Short task: Only the lines from the one containing "plate_half_front();" through the one containing "zip(*points))), Vector(map(max, zip(*points)))" are to be copied, exactly and with both ends kept.

......

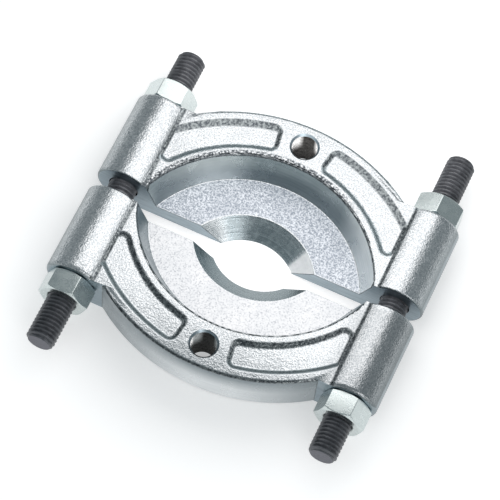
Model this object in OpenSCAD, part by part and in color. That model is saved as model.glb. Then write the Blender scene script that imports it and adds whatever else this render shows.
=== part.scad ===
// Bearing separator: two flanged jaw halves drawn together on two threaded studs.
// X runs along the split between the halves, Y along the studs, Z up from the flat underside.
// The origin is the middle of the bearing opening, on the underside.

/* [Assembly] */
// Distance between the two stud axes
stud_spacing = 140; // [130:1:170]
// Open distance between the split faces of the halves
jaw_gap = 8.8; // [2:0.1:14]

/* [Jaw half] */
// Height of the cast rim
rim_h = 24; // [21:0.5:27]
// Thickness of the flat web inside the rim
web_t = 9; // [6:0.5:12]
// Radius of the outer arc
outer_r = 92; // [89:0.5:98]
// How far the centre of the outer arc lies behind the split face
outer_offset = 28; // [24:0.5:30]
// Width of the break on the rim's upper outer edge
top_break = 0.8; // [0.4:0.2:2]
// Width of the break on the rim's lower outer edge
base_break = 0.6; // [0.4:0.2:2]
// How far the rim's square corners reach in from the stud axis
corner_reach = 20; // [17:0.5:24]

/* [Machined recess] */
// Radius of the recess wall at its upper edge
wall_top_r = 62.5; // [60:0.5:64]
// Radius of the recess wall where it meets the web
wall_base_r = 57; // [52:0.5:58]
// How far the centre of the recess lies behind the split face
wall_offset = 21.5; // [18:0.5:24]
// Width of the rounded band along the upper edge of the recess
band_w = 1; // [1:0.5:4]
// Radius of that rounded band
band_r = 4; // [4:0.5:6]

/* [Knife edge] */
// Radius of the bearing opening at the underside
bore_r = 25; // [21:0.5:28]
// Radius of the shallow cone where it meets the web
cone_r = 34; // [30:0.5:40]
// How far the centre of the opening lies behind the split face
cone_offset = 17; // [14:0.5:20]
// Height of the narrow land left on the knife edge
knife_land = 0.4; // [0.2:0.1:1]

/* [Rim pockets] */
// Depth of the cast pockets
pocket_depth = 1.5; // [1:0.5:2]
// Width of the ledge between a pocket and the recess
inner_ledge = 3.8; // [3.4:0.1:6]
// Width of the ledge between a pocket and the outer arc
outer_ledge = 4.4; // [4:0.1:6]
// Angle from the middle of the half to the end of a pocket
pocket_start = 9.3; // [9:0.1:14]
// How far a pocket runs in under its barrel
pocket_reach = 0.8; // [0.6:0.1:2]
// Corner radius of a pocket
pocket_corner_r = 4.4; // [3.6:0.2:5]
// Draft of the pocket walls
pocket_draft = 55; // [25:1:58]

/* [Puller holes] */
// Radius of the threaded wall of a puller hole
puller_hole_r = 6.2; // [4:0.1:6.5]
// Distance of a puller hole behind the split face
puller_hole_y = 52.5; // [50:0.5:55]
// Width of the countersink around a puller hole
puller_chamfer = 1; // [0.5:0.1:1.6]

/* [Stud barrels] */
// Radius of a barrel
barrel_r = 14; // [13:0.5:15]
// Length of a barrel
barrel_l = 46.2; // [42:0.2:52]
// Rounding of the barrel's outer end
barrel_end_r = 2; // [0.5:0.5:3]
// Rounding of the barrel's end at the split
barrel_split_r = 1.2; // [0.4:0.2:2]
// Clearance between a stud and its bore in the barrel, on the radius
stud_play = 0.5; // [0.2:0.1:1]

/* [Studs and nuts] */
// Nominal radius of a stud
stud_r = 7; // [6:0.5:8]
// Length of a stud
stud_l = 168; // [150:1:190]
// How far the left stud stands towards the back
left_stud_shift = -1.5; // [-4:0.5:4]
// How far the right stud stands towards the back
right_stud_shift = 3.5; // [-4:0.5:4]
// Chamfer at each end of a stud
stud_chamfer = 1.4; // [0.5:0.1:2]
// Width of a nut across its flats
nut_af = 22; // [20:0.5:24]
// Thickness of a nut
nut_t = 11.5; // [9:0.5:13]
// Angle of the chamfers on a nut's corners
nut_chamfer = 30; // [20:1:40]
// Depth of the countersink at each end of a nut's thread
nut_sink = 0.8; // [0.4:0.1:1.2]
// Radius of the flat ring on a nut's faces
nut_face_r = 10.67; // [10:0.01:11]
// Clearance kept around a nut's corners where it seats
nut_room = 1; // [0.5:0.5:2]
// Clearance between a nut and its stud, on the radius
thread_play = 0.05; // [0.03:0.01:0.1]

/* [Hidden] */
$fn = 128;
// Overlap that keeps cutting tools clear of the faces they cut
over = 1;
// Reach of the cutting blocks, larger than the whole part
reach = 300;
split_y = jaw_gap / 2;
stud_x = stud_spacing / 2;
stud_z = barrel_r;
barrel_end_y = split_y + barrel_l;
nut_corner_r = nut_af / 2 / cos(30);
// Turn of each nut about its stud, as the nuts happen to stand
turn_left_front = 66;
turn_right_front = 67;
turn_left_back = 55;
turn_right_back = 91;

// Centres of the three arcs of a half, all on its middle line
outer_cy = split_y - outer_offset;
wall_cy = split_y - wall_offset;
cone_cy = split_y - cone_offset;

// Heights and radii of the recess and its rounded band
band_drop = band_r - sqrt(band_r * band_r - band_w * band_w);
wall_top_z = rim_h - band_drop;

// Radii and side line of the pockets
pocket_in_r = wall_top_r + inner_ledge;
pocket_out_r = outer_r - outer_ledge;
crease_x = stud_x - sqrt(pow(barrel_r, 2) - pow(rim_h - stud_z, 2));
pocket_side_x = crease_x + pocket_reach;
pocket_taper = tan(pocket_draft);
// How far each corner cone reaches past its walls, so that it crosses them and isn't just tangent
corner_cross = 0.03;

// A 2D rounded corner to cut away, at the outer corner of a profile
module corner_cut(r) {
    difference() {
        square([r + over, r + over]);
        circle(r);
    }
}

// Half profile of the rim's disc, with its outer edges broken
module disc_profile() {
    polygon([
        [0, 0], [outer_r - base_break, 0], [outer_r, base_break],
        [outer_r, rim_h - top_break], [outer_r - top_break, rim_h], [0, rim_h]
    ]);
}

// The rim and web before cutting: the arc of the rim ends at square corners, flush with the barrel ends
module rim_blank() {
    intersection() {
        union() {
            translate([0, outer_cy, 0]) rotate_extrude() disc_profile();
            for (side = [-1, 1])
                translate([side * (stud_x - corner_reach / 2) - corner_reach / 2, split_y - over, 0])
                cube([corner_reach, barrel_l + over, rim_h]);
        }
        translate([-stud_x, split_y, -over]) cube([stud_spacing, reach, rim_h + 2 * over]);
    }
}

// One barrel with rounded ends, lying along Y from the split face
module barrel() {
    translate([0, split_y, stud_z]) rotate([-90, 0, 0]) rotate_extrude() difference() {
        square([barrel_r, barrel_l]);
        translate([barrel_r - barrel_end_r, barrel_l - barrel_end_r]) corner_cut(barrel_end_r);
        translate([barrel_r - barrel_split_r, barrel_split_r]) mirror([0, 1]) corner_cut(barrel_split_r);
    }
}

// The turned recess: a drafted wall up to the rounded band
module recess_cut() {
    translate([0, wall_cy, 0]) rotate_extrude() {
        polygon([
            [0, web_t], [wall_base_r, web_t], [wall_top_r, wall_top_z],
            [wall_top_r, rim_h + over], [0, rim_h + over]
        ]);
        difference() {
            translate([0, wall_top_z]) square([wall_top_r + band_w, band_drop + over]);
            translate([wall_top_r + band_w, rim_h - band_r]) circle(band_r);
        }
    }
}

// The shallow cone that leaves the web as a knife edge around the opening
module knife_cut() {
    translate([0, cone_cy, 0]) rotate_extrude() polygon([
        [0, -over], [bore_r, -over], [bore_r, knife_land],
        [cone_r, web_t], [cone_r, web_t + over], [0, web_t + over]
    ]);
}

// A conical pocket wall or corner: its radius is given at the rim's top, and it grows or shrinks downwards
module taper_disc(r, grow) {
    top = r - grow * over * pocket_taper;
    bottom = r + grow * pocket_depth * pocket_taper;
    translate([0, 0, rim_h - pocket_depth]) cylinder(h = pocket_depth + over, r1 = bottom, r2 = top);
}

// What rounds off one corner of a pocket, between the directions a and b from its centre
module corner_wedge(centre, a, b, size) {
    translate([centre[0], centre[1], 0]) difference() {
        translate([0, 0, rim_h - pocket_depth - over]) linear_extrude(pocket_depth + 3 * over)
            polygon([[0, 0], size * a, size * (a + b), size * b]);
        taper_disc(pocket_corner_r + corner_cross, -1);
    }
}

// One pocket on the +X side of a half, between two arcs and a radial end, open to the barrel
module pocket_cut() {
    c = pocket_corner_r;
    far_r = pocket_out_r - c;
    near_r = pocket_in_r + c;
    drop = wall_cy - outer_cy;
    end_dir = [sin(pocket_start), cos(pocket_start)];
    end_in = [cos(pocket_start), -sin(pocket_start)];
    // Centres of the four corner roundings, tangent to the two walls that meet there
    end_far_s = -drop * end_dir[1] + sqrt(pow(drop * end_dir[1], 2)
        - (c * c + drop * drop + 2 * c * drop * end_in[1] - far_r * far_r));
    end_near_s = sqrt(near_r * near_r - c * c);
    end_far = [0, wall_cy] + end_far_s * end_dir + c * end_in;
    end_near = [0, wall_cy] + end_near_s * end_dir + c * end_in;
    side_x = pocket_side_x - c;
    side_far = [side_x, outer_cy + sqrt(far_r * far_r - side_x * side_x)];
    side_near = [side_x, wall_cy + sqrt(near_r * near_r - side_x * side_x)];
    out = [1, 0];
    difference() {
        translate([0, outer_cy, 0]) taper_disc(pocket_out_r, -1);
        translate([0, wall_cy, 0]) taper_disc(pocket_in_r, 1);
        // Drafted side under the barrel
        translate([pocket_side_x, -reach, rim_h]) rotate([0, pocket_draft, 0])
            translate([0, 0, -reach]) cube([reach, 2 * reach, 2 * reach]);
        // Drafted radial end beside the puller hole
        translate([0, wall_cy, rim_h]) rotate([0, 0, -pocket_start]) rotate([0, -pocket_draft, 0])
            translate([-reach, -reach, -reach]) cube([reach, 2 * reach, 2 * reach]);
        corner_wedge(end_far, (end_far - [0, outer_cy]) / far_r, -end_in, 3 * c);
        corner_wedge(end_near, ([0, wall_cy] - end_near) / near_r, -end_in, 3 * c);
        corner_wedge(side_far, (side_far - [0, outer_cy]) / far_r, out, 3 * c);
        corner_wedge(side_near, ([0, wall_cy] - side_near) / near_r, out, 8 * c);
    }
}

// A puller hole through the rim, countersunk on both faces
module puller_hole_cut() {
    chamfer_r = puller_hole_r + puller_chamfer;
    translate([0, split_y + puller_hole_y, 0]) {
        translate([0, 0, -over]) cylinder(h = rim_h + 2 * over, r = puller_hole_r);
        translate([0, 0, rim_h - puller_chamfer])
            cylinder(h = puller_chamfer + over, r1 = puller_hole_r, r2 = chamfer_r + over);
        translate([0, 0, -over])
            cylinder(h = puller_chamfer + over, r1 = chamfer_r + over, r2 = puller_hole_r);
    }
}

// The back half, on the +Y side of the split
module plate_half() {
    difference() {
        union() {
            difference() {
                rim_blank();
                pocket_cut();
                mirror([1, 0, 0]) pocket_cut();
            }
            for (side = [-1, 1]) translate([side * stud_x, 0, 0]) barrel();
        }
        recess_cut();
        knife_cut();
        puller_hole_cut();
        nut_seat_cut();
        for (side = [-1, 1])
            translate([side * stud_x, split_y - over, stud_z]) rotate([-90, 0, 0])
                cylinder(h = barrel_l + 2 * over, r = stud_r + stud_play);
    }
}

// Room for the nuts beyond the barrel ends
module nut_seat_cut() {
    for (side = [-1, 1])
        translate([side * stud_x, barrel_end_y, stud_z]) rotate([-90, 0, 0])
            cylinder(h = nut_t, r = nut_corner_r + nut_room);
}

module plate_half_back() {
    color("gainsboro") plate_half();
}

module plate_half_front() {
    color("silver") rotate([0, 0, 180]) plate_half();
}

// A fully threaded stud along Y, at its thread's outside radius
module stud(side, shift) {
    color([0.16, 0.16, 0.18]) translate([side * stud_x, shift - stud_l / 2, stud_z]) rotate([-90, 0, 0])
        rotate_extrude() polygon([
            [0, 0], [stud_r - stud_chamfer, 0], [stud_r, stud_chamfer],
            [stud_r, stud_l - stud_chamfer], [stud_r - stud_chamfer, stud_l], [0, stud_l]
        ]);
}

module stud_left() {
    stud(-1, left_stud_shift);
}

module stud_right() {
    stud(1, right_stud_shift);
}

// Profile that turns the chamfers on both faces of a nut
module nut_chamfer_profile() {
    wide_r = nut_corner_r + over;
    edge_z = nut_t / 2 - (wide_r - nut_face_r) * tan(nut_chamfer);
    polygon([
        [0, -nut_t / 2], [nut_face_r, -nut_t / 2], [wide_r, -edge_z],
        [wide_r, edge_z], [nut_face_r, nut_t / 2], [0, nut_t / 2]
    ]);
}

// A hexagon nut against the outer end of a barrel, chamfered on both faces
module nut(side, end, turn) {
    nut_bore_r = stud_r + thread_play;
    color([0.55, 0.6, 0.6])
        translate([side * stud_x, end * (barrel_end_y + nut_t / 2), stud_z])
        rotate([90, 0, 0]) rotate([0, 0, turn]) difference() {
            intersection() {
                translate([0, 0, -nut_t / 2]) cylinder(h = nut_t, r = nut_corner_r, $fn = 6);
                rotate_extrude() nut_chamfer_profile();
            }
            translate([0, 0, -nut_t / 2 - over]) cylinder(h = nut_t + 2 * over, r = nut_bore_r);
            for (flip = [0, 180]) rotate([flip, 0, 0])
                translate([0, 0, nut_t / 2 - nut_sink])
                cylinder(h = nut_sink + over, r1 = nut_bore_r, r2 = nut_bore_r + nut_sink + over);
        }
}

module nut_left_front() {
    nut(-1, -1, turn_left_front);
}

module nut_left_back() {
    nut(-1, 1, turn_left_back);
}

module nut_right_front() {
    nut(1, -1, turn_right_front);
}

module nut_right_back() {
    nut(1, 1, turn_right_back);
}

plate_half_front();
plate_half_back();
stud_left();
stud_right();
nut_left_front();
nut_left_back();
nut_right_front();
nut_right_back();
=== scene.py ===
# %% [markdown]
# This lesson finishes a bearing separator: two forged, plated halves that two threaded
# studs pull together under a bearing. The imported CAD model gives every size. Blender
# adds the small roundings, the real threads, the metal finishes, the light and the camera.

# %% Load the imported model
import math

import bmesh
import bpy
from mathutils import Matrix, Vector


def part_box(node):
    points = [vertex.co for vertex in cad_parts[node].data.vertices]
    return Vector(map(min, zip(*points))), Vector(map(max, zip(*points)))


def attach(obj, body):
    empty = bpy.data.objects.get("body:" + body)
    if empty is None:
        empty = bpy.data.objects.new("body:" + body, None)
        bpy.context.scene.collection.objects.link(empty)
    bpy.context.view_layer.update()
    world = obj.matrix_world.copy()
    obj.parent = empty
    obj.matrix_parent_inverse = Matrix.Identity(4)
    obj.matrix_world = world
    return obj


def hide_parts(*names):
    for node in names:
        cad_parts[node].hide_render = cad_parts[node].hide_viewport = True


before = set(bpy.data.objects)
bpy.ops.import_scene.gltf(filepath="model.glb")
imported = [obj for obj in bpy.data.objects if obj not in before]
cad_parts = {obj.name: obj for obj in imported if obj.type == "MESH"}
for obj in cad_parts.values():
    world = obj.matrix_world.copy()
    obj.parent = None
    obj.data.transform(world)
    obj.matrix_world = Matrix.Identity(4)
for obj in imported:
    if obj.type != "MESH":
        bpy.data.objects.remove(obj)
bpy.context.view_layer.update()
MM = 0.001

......

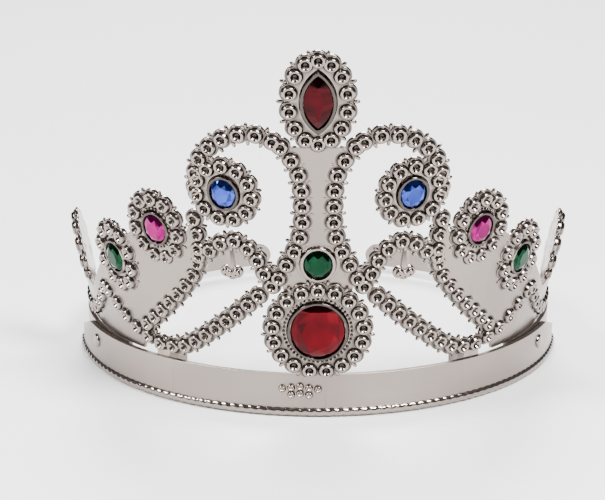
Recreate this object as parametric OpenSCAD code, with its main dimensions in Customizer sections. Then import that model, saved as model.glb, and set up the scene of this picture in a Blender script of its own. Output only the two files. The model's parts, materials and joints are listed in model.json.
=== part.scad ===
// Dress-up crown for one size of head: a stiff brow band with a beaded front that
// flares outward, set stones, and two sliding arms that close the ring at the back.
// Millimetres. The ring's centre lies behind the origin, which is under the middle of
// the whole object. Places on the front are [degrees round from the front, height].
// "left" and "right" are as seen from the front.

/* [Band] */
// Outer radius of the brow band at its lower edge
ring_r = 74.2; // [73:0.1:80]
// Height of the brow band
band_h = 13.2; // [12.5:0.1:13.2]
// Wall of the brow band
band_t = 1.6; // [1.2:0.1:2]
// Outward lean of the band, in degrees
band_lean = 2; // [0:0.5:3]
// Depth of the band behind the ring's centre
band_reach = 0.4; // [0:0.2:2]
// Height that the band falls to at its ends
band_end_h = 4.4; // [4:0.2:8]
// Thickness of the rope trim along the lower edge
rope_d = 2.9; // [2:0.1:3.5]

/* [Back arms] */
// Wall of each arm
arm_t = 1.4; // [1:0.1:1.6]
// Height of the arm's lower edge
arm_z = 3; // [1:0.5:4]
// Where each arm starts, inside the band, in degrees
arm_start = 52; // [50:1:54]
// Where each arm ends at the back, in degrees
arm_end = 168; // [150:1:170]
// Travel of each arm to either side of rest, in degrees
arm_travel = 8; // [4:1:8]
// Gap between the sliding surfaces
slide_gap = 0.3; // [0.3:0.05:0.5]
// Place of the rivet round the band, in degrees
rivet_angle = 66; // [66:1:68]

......

Answer for the task:
plate_half_front();
plate_half_back();
stud_left();
stud_right();
nut_left_front();
nut_left_back();
nut_right_front();
nut_right_back();
=== scene.py ===
# %% [markdown]
# This lesson finishes a bearing separator: two forged, plated halves that two threaded
# studs pull together under a bearing. The imported CAD model gives every size. Blender
# adds the small roundings, the real threads, the metal finishes, the light and the camera.

# %% Load the imported model
import math

import bmesh
import bpy
from mathutils import Matrix, Vector


def part_box(node):
    points = [vertex.co for vertex in cad_parts[node].data.vertices]
    return Vector(map(min, zip(*points))), Vector(map(max, zip(*points)))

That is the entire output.